DIRECTIONS: Each line of the material below should be reproduced exactly.

SUPPLIED MATERIAL:
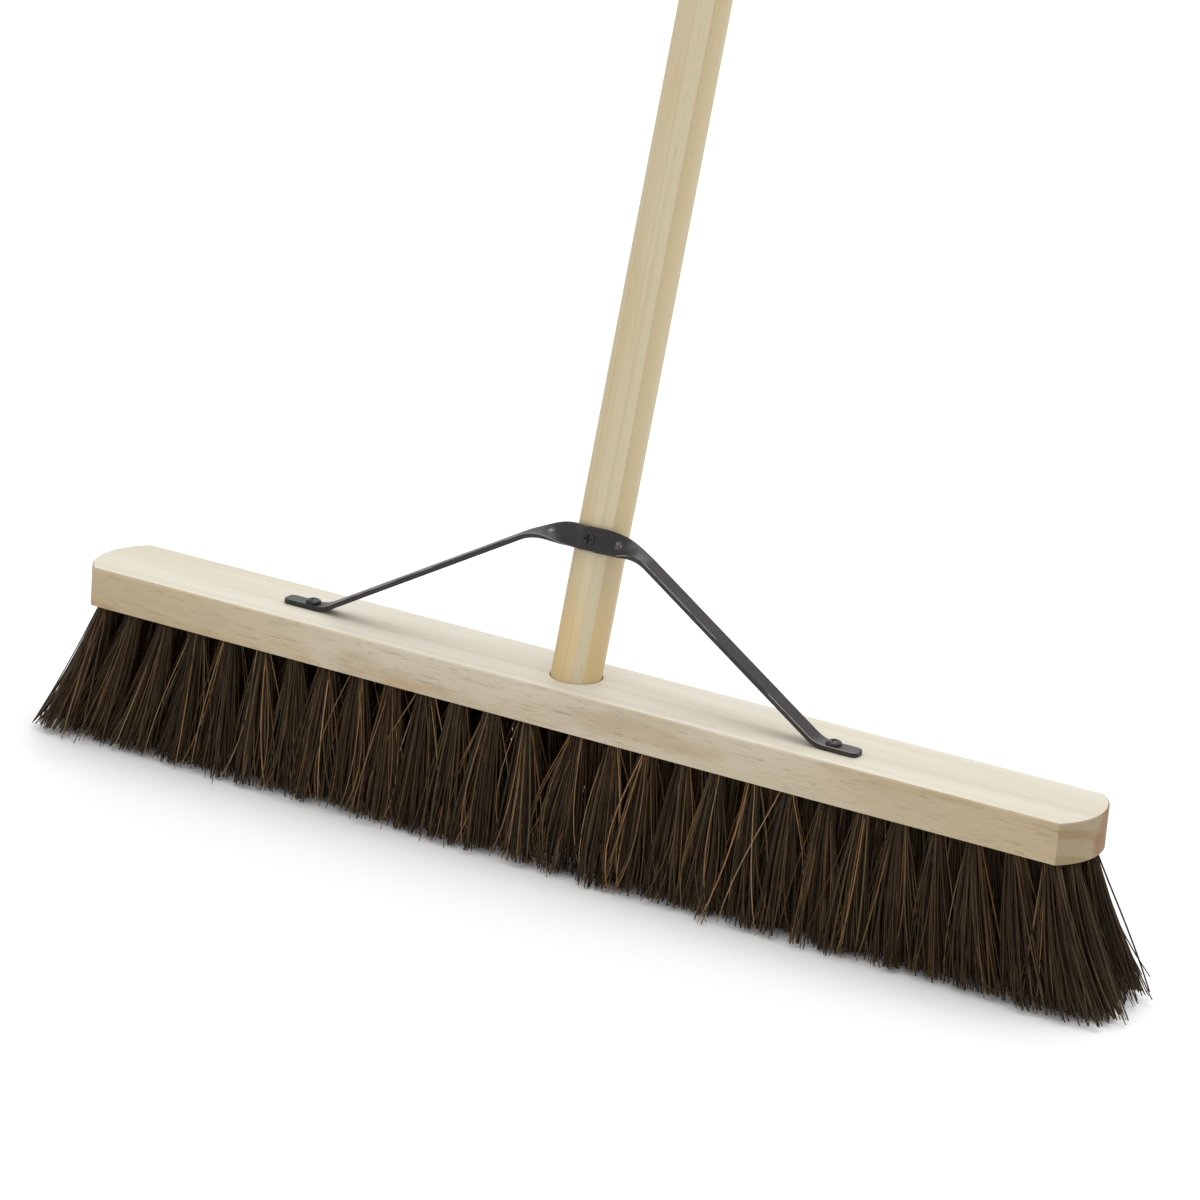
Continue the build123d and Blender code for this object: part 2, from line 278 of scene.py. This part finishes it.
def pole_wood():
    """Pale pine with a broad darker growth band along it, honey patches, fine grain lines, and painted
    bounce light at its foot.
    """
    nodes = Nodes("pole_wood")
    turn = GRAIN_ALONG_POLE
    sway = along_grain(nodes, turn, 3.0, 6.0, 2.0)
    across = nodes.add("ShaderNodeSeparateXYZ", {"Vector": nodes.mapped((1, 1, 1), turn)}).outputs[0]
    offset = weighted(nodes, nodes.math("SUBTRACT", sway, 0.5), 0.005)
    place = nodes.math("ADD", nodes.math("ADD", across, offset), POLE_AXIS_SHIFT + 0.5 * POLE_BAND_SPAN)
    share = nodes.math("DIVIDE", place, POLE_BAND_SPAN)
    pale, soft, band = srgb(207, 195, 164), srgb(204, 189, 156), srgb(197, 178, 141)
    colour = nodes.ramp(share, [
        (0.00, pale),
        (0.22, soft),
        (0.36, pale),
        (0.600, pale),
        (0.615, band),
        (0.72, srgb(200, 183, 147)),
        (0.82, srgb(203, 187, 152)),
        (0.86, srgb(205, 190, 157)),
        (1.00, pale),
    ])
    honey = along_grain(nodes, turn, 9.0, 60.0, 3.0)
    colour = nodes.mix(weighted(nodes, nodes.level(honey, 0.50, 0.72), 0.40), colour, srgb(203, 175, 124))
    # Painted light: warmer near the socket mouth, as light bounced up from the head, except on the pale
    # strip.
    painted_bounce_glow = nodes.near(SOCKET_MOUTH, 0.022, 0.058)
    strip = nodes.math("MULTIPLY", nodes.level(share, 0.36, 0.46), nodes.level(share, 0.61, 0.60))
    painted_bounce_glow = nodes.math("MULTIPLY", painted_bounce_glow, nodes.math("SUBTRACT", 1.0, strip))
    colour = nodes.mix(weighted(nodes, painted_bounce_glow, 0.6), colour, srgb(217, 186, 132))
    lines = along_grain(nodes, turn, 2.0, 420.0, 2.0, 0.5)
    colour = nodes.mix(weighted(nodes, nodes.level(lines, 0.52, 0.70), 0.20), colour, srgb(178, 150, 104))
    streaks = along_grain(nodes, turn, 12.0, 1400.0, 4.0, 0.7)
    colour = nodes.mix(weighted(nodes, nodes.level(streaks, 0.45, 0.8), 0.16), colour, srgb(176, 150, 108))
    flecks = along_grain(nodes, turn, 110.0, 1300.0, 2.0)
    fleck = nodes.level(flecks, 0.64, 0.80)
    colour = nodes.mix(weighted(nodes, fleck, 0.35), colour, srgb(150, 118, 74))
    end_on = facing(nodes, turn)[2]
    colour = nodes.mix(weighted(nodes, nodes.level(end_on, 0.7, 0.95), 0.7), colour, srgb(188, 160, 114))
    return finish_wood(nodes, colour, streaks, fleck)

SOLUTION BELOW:
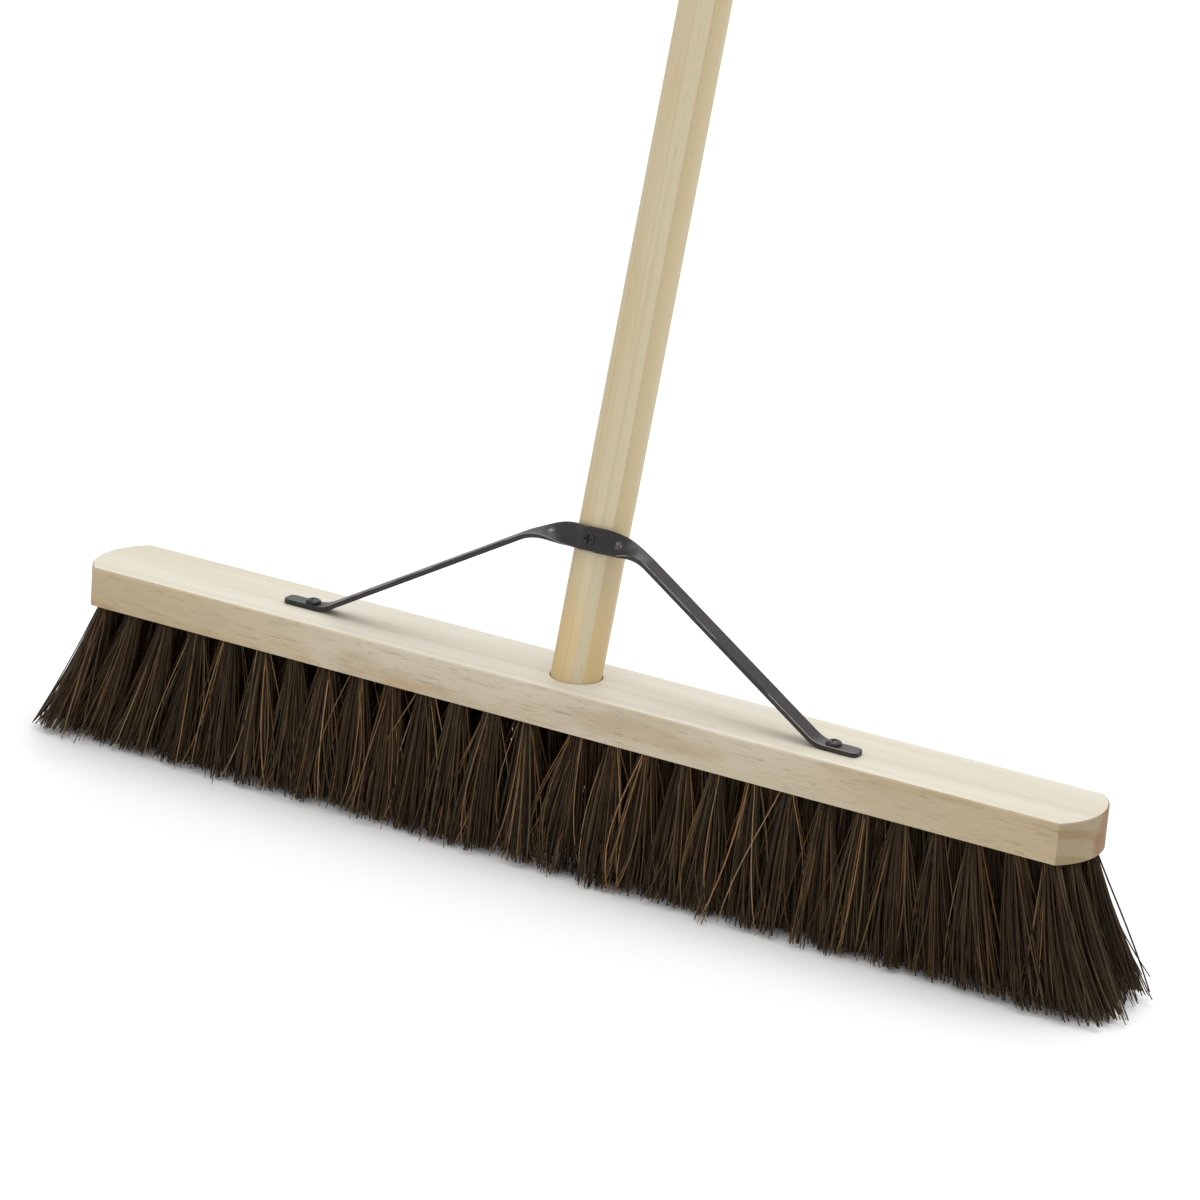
Continue the build123d and Blender code for this object: part 2, from line 278 of scene.py. This part finishes it.
def pole_wood():
    """Pale pine with a broad darker growth band along it, honey patches, fine grain lines, and painted
    bounce light at its foot.
    """
    nodes = Nodes("pole_wood")
    turn = GRAIN_ALONG_POLE
    sway = along_grain(nodes, turn, 3.0, 6.0, 2.0)
    across = nodes.add("ShaderNodeSeparateXYZ", {"Vector": nodes.mapped((1, 1, 1), turn)}).outputs[0]
    offset = weighted(nodes, nodes.math("SUBTRACT", sway, 0.5), 0.005)
    place = nodes.math("ADD", nodes.math("ADD", across, offset), POLE_AXIS_SHIFT + 0.5 * POLE_BAND_SPAN)
    share = nodes.math("DIVIDE", place, POLE_BAND_SPAN)
    pale, soft, band = srgb(207, 195, 164), srgb(204, 189, 156), srgb(197, 178, 141)
    colour = nodes.ramp(share, [
        (0.00, pale),
        (0.22, soft),
        (0.36, pale),
        (0.600, pale),
        (0.615, band),
        (0.72, srgb(200, 183, 147)),
        (0.82, srgb(203, 187, 152)),
        (0.86, srgb(205, 190, 157)),
        (1.00, pale),
    ])
    honey = along_grain(nodes, turn, 9.0, 60.0, 3.0)
    colour = nodes.mix(weighted(nodes, nodes.level(honey, 0.50, 0.72), 0.40), colour, srgb(203, 175, 124))
    # Painted light: warmer near the socket mouth, as light bounced up from the head, except on the pale
    # strip.
    painted_bounce_glow = nodes.near(SOCKET_MOUTH, 0.022, 0.058)
    strip = nodes.math("MULTIPLY", nodes.level(share, 0.36, 0.46), nodes.level(share, 0.61, 0.60))
    painted_bounce_glow = nodes.math("MULTIPLY", painted_bounce_glow, nodes.math("SUBTRACT", 1.0, strip))
    colour = nodes.mix(weighted(nodes, painted_bounce_glow, 0.6), colour, srgb(217, 186, 132))
    lines = along_grain(nodes, turn, 2.0, 420.0, 2.0, 0.5)
    colour = nodes.mix(weighted(nodes, nodes.level(lines, 0.52, 0.70), 0.20), colour, srgb(178, 150, 104))
    streaks = along_grain(nodes, turn, 12.0, 1400.0, 4.0, 0.7)
    colour = nodes.mix(weighted(nodes, nodes.level(streaks, 0.45, 0.8), 0.16), colour, srgb(176, 150, 108))
    flecks = along_grain(nodes, turn, 110.0, 1300.0, 2.0)
    fleck = nodes.level(flecks, 0.64, 0.80)
    colour = nodes.mix(weighted(nodes, fleck, 0.35), colour, srgb(150, 118, 74))
    end_on = facing(nodes, turn)[2]
    colour = nodes.mix(weighted(nodes, nodes.level(end_on, 0.7, 0.95), 0.7), colour, srgb(188, 160, 114))
    return finish_wood(nodes, colour, streaks, fleck)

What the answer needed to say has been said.